Saudis resist ‘throwaway’ culture of food waste

The average Saudi wastes up to 250 kilograms of food annually, compared to a global average of 115 kilograms.

Sunday 12/01/2020
Saudi volunteers, with the Saudi Food Bank or Etaam, pack leftovers into boxes.   (AFP)
More than required. Saudi volunteers, with the Saudi Food Bank or Etaam, pack leftovers into boxes. (AFP)

RIYADH - The plate is designed to make a meal look bigger — a gastronomic illusion and an innovative way to tame Saudi Arabia’s pervasive throwaway culture, which results in colossal food waste.

Across much of the Gulf, lavish displays of food are considered a cultural totem of generosity and hospitality. Much, however, of it ends up in the trash.

Saudi households typically serve large oval-shaped platters piled high with rice, a daily staple, but a lot goes to waste as many nibble at the sides and rarely reach the middle.

Entrepreneur Mashal Alkharashi is fighting back with a rice plate that makes the portion of food appear bigger. With a mound in the centre, the plate minimises the middle area, prompting people to serve less and save more.

“The innovative design, elevated from the middle, reduces waste 30%,” Alkharashi said, adding that the plate, adopted by many Saudi restaurants, has saved more than 3,000 tonnes of rice in recent years.

“This way we preserve the generosity part while cutting waste,” he said.

The desert kingdom, which, because of its limited arable land and scarce water resources, is heavily reliant on imports to meet its growing food demand, has the world’s highest rate of waste.

The average Saudi wastes up to 250 kilograms of food annually, compared to a global average of 115 kilograms, Ministry of Environment, Water and Agriculture said, costing the country approximately $13 billion a year.

The Economist Intelligence Unit said consumption is far higher than the official estimate. It said the average Saudi wastes as much as 427 kilograms every year, underscoring what observers call a throwaway consumer culture that undervalues food.

“Since food items and groceries are abundantly available to all living in (Saudi Arabia) and they are highly subsidised, the residents take food for granted,” academics from Riyadh’s King Saud University wrote in a research report last year. “Food waste in restaurants, celebrations, social events is enormous… (as) the custom is to provide more food than required.”

The Saudi Food Bank, or Etaam, a charity that collects surplus food from hotels and wedding halls and distributes it to the needy, called on the government to penalise waste.

In Saudi Arabia, where vast oil reserves reaped enormous wealth in a few dizzying decades, food is not simply a source of nutrition but also an expression of cultural identity. In a traditional society where social interactions often revolve around food, enormous displays of it connote affluence.

“In just one generation, Saudi Arabia went from conditions of scarcity to plenty and, for some, immense wealth,” said Kristin Diwan, from the Arab Gulf States Institute in Washington. “It’s easy to see then how this rather austere culture would project its wealth into the socially acceptable area of hospitality and food.”
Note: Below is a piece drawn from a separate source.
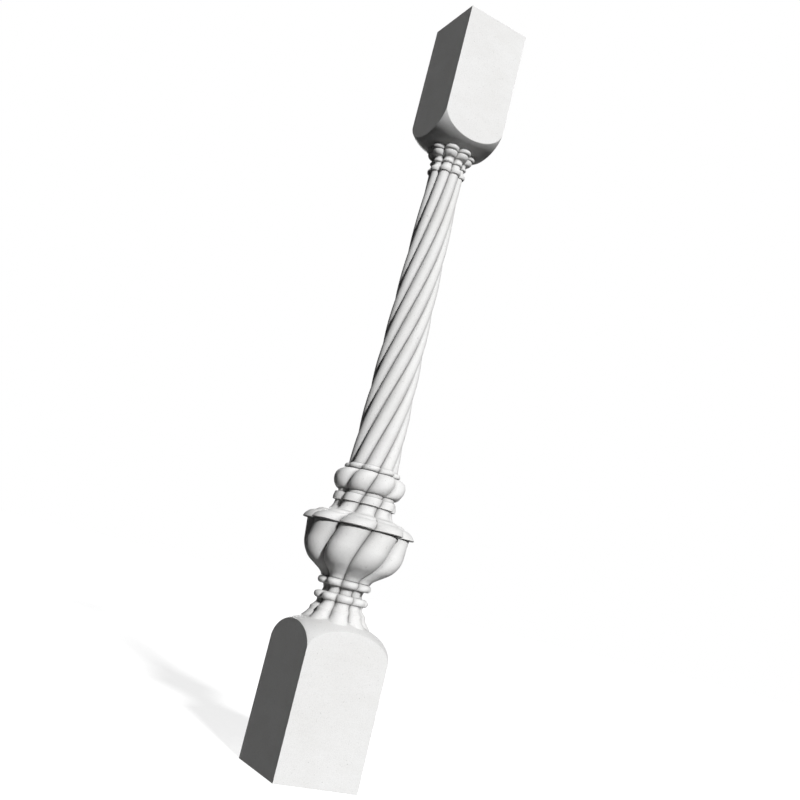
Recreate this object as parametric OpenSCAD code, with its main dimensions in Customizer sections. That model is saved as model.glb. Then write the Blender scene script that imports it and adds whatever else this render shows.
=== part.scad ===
// A stone baluster carved from one block: a square bottom block and a square top block
// with domed shoulders, and between them a turned stem of eight rounded lobes that wind
// once round on their way up. The stem carries a flared foot, two rings, a vase with a
// drip rim, a stepped neck, a collar, a large torus, a tapering shaft and a small capital.
// Millimetres. The underside lies on z = 0 and the axis is the z axis.

/* [Whole baluster] */
// Height from the bottom bed to the top bed
height = 1000; // [900:10:1250]
// Number of rounded lobes round the stem
lobes = 8; // [6:1:10]
// Depth of the groove between two lobes, as a share of the stem's radius
groove = 0.22; // [0.16:0.01:0.26]
// Angle the lobes wind through from the bottom block to the top block, in degrees
winding = 360; // [180:45:540]

/* [Blocks] */
// Width of the square bottom block
foot_block_w = 109; // [96:1:132]
// Width of the square top block
head_block_w = 90; // [78:1:108]
// Height of the straight sides of the bottom block
foot_block_h = 146; // [110:1:180]
// Height of the straight sides of the top block
head_block_h = 146; // [110:1:180]
// Height of the domed shoulder on each block
shoulder_h = 43.4; // [38:0.2:50]

/* [Foot and rings] */
// Radius of the foot where it leaves the shoulder
foot_r = 42.8; // [38:0.2:47]
// Height of the flare, from the shoulder to the narrow band
foot_flare_h = 9.6; // [8:0.2:14]
// Radius of the narrow band above the flare of the foot
foot_band_r = 35.2; // [32:0.2:38]
// Height of the narrow band
foot_band_h = 4; // [3:0.2:8]
// Height of the hollow between the narrow band and the lower ring
foot_hollow_h = 10.5; // [9:0.5:15]
// Outer radius of the two rings under the vase
ring_r = 34.4; // [31:0.2:40]
// Height of each ring
ring_h = 9.4; // [8:0.2:12]
// Radius of the hollow between the rings
ring_neck_r = 24.7; // [20:0.2:28]
// Height of the hollow between the rings
ring_gap = 8.6; // [6:0.2:12]

/* [Vase] */
// Radius of the vase at its belly
vase_r = 64.4; // [56:0.2:74]
// Height of the vase from the upper ring to the rim
vase_h = 64.1; // [54:0.1:80]
// Radius of the drip rim
rim_r = 71.5; // [68:0.5:84]
// Height of the drip rim
rim_h = 11.2; // [8:0.2:15]
// Radius of the step above the rim
step_r = 57.4; // [48:0.2:60]
// Height of the step
step_h = 4.7; // [3.5:0.1:7]
// Radius of the throat above the vase
throat_r = 37.3; // [33:0.2:42]
// Height of the throat, from the step to the collar
throat_h = 13.6; // [9:0.2:20]

/* [Collar and torus] */
// Radius of the flat collar
collar_r = 41.2; // [38:0.2:48]
// Height of the flat collar
collar_h = 9.8; // [6:0.2:14]
// Height of the throat that shows between the collar and the torus
collar_gap = 4.2; // [2:0.2:8]
// Radius of the large torus
torus_r = 46.9; // [42:0.2:54]
// Height of the large torus
torus_h = 26.5; // [24:0.5:34]
// Radius of the bead under the shaft
bead_r = 36.1; // [34:0.2:41]
// Height of the bead under the shaft
bead_h = 7.6; // [5:0.2:11]

/* [Shaft and capital] */
// Radius of the shaft at its foot
shaft_low_r = 31.5; // [27:0.1:33]
// Radius of the shaft at its top
shaft_high_r = 22.8; // [19:0.1:25]
// Radius of the astragal on top of the shaft
astragal_r = 25.8; // [23:0.1:29]
// Height of the astragal
astragal_h = 9.7; // [8:0.1:14]
// Radius of the neck between the astragal and the small bead
neck_r = 22; // [18:0.1:24]
// Height of the neck
neck_h = 3; // [1.5:0.1:8]
// Radius of the small bead under the capital
neck_bead_r = 24.9; // [23:0.1:28]
// Height of the small bead
neck_bead_h = 5.7; // [4:0.1:9]
// Height of the hollow under the lower round
capital_hollow_h = 2.9; // [2:0.1:6]
// Radius of the lower round of the capital
low_round_r = 30.2; // [27:0.1:33]
// Height of the lower round
low_round_h = 7.5; // [5.5:0.1:10]
// Radius of the upper round of the capital, under the top block
high_round_r = 32.8; // [29:0.1:36]
// Height of the upper round
high_round_h = 6.8; // [5:0.1:9]

/* [Hidden] */
// straight lines across one lobe, and rings of points along the shaft
lobe_steps = 6;
shaft_steps = 15;
// circles of the lobes: distance of their centres from the axis, their radius, and the
// angle from a lobe's crown to its groove, all for a stem radius of 1
half_lobe = 180 / lobes;
groove_at = 1 - groove;
lobe_centre = (1 - groove_at * groove_at) / (2 * (1 - groove_at * cos(half_lobe)));
lobe_round = 1 - lobe_centre;
lobe_half_arc = atan2(groove_at * sin(half_lobe), groove_at * cos(half_lobe) - lobe_centre);
// a dome is a little wider than its block's corners
dome_share = 0.711;
// the foot leaves its shoulder at this share of the shoulder's height
foot_seat = 0.85;
// how far the upper round starts below the tip of the top shoulder
head_seat = 1.2;
// small step between two mouldings
quirk = 0.2;
// heights of the mouldings, from the bottom up
flare_z = foot_block_h + shoulder_h * foot_seat;
band_z = flare_z + foot_flare_h;
hollow_z = band_z + foot_band_h;
ring_low_z = hollow_z + foot_hollow_h;
gap_z = ring_low_z + ring_h;
ring_high_z = gap_z + ring_gap;
vase_z = ring_high_z + ring_h;
rim_z = vase_z + vase_h;
step_z = rim_z + rim_h;
throat_z = step_z + step_h;
collar_z = throat_z + throat_h;
collar_top_z = collar_z + collar_h;
torus_z = collar_top_z + collar_gap;
bead_z = torus_z + torus_h;
shaft_z = bead_z + bead_h;
// heights of the capital, from the top down
head_z = height - head_block_h;
high_round_z = head_z - shoulder_h - head_seat;
low_round_z = high_round_z - low_round_h;
neck_bead_top_z = low_round_z - capital_hollow_h;
neck_bead_z = neck_bead_top_z - neck_bead_h;
astragal_top_z = neck_bead_z - neck_h;
astragal_z = astragal_top_z - astragal_h;
astragal_wide_z = astragal_z + astragal_h * 0.4;
// the belly of the vase: its height and the radius of its round
belly_z = vase_z + vase_h * 0.62;
belly_round = 29.5;
// the lobes start to wind just above the bottom block and stop just inside the top block
wind_from = foot_block_h + 10;
wind_to = head_z + 12;

// Curves of the outline, as points [height, radius].
// Round: n steps along an ellipse about (zc, rc), from angle a0 to a1 above the level.
function round_of(zc, rc, high, wide, a0, a1, n) =
    [for (i = [0 : n]) let (a = a0 + (a1 - a0) * i / n) [zc + high * sin(a), rc + wide * cos(a)]];
// Bead: half round between two heights that stands out from radius r.
function bead(z0, z1, r, out, n) =
    round_of((z0 + z1) / 2, r, (z1 - z0) / 2, out - r, -90, 90, n);
// Hollow or swelling that leaves the first point upright and arrives level.
function upright_first(z0, r0, z1, r1, n) = round_of(z0, r1, z1 - z0, r0 - r1, 0, 90, n);
// Hollow or swelling that leaves the first point level and arrives upright.
function level_first(z0, r0, z1, r1, n) = round_of(z1, r0, z1 - z0, r1 - r0, -90, 0, n);

// Outline of the stem over the crowns of its lobes, from inside one block to inside the other.
foot_outline = [
    [flare_z - 8, foot_r + 3],
    [flare_z, foot_r],
    [flare_z + foot_flare_h * 0.47, (foot_r + foot_band_r) / 2 - 0.1],
    [band_z, foot_band_r],
    [hollow_z, foot_band_r - 0.2],
    [hollow_z + 3, foot_band_r - 3.4],
    [hollow_z + 5.5, foot_band_r - 5.6],
    [hollow_z + 8, foot_band_r - 6.4]
];
ring_outline = [
    each bead(ring_low_z, gap_z, ring_r - 5, ring_r, 4),
    [gap_z + quirk, ring_neck_r + 0.8],
    [gap_z + 4, ring_neck_r],
    [ring_high_z - quirk, ring_neck_r + 1.5],
    each bead(ring_high_z, vase_z, ring_r - 5, ring_r, 4)
];
vase_outline = [
    [vase_z + quirk, ring_r - 2.6],
    [vase_z + 3.2, ring_r - 1],
    [vase_z + 6, ring_r + 2],
    each round_of(belly_z, vase_r - belly_round, belly_round, belly_round, -56, 0, 5),
    [rim_z, vase_r + 0.7],
    [rim_z + quirk, rim_r - 0.5],
    each round_of(rim_z - rim_h * 3 / 7, rim_r - 15, rim_h * 1.455, 16.3, 20, 75, 4),
    each round_of(step_z - step_h * 1.383, step_r - 8.2, step_h * 2.277, 10.7, 40, 84, 2),
    each level_first(throat_z + quirk, step_r - 12, collar_z - quirk, throat_r, 3)
];
torus_outline = [
    [collar_z, collar_r - 0.5],
    [collar_z + collar_h * 0.4, collar_r + 0.2],
    [collar_top_z - quirk, collar_r - 0.9],
    [collar_top_z, throat_r],
    [torus_z, throat_r],
    each bead(torus_z + quirk, bead_z, torus_r - 10.5, torus_r, 7),
    each bead(bead_z + quirk, shaft_z, bead_r - 3.4, bead_r, 4)
];
shaft_outline = [
    for (i = [0 : shaft_steps]) let (t = i / shaft_steps)
        [shaft_z + quirk + (astragal_z - shaft_z - quirk) * t,
         shaft_low_r + (shaft_high_r - shaft_low_r) * t]
];
capital_outline = [
    each round_of(astragal_wide_z, astragal_r - 1.7, astragal_h * 0.39, 1.7, -80, 0, 3),
    [astragal_wide_z + astragal_h * 0.15, astragal_r - 0.3],
    [astragal_wide_z + astragal_h * 0.35, (astragal_r + neck_r) / 2],
    [astragal_top_z, neck_r],
    [neck_bead_z - quirk, neck_r],
    each round_of(neck_bead_z + neck_bead_h * 0.37, neck_bead_r - 2.6,
                  neck_bead_h * 0.37, 2.6, -90, 0, 2),
    each round_of(neck_bead_top_z, neck_bead_r + 0.2, capital_hollow_h * 0.94, -2, 0, 60, 2),
    each round_of(high_round_z - 1.3, low_round_r - 6.4, low_round_h - 1, 6.4, -80, 0, 4),
    [high_round_z, low_round_r - 0.9],
    each bead(high_round_z + quirk, high_round_z + high_round_h,
              high_round_r - 3.2, high_round_r, 4)
];
outline = concat(foot_outline, ring_outline, vase_outline, torus_outline, shaft_outline,
                 capital_outline);

// How far the lobes have wound at height z: slow at both blocks, fastest half way.
function eased(t) = t * t * (3 - 2 * t);
function wound(z) = winding * eased(min(1, max(0, (z - wind_from) / (wind_to - wind_from))));

// One ring of points round the stem, lobe by lobe.
ring_points = lobes * lobe_steps;
function stem_ring(z, r) = [
    for (k = [0 : lobes - 1], s = [0 : lobe_steps - 1])
        let (crown = wound(z) + (2 * k + 1) * half_lobe,
             a = crown + lobe_half_arc * (2 * s / lobe_steps - 1))
        [r * (lobe_centre * cos(crown) + lobe_round * cos(a)),
         r * (lobe_centre * sin(crown) + lobe_round * sin(a)), z]
];

module stem() {
    top = len(outline) - 1;
    points = [
        for (p = outline) each stem_ring(p[0], p[1]),
        [0, 0, outline[0][0]],
        [0, 0, outline[top][0]]
    ];
    low_centre = len(points) - 2;
    high_centre = len(points) - 1;
    sides = [
        for (i = [0 : top - 1], j = [0 : ring_points - 1])
            let (a = i * ring_points + j, b = i * ring_points + (j + 1) % ring_points)
            each [[a, a + ring_points, b + ring_points], [a, b + ring_points, b]]
    ];
    ends = [
        for (j = [0 : ring_points - 1])
            let (next = (j + 1) % ring_points, up = top * ring_points)
            each [[low_centre, j, next], [high_centre, up + next, up + j]]
    ];
    polyhedron(points, concat(sides, ends));
}

// Square block on z = 0 under its domed shoulder. The dome is as wide as the block's
// corners, so it leaves a rounded arch on each of the four faces.
module domed_block(width, side_h) {
    dome_r = width * dome_share;
    intersection() {
        translate([-width / 2, -width / 2, 0]) cube([width, width, side_h + shoulder_h]);
        rotate_extrude($fn = 96) polygon([
            [0, 0],
            [dome_r, 0],
            for (a = [0 : 6 : 84]) [dome_r * cos(a), side_h + shoulder_h * sin(a)],
            [0, side_h + shoulder_h]
        ]);
    }
}

module baluster() {
    color("whitesmoke") union() {
        domed_block(foot_block_w, foot_block_h);
        translate([0, 0, height]) mirror([0, 0, 1]) domed_block(head_block_w, head_block_h);
        stem();
    }
}

baluster();
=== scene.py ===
# A stone baluster, carved from one block of pale fine-grained stone, on a plain pale floor
# in soft studio light. Metres, +Z up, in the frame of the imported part.
import bpy
import bmesh
from math import atan2, cos, pi, radians, sin
from mathutils import Matrix, Vector


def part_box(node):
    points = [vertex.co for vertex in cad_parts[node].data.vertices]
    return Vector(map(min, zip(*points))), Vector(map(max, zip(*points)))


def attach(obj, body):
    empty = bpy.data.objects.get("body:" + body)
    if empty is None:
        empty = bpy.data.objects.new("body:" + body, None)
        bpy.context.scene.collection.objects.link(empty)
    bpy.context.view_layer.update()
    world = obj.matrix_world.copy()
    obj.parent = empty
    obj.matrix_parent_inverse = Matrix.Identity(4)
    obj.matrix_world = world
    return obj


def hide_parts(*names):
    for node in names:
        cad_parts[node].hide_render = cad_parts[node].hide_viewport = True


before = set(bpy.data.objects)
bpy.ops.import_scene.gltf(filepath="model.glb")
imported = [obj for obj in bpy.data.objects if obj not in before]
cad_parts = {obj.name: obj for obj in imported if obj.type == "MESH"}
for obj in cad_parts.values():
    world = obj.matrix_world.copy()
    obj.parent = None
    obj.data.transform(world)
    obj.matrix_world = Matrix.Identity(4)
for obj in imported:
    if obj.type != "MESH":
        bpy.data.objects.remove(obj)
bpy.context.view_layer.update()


# ---- The baluster ----
# One piece of pale limestone. The mason saws it square, cuts a domed shoulder on both blocks,
# turns the stem to a templet, carves eight rounded lobes that wind once round the stem, and
# rubs the whole smooth.

low, high = (Vector(corner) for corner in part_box("baluster"))
height = high.z - low.z

# square blocks: width, height of the straight sides, and the shoulder above them
foot_block_w, foot_block_h = 0.109, 0.146
head_block_w, head_block_h = 0.090, 0.146
shoulder_h = 0.0434
# a dome is a little wider than its block's corners, so it leaves an arch on each face
dome_share = 0.711
# straight lines round a dome, and from its spring to its tip
dome_round_steps, dome_rise_steps = 96, 24
# the sharp edges are eased by hand, a fifth of a millimetre
arris = 0.0002
arris_steps = 3
# an edge is sharp where its faces turn by more than this
sharp_above = radians(25)
# room that an eased edge needs beside an arch
arris_room = 0.0009
# points nearer than this are one point
touching = 1e-6

# lobes: how many, depth of a groove as a share of the radius, and how far they wind
lobes = 8
groove = 0.22
winding = radians(360)
lobe_steps = 14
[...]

Many Saudis shrug off stereotypes of being gluttons in a country where local media say more than 40% of the population is obese. A recent newspaper cartoon portrayed a single man hunched over a sumptuous spread of steaming food and asking a woman donning a kitchen apron: “Is this all?”

“The only real freedom we have in an absolute monarchy is the freedom to eat,” said a Saudi academic, who declined to be named. “For a long time, the only entertainment for Saudis was restaurants and food.”

“Shop, eat and pray” was long the motto for many Saudis in an age of high oil prices, which long supported the government’s cradle-to-grave subsidies but many are rethinking their lifestyle amid rising economic pressures as the conservative kingdom pares back subsidies and opens up once-unthinkable outlets for entertainment, such as cinemas and concerts.

Environmentalists say Saudi Arabia’s high demand for meat fuels wildfires in the Amazon rainforests, which make way for livestock. The kingdom is one of the biggest importers of Brazilian beef.

Many young Saudis are shunning a culture of excess to promote minimalism and meatless diets, among them is chef Almaha Aldossari, known on social media as “The Bedouin Vegan.”

Waste, however, is a relic of the oil boom era, limited not just to food. It is common to see car engines idling for hours, a habit that stems from an era when oil was cheaper than water.

Water, too, is wasted even as the arid kingdom faces declining resources. Saudi Arabia consumes 263 litres of water per capita per day, double the daily world average, and the government aims to reduce it to 150 litres by 2030.

Diwan said: “Cultural change is hard but concerns about environmentalism, sustainability and more healthy living among a certain class of Saudis will have some effect. These are the seeds of change.”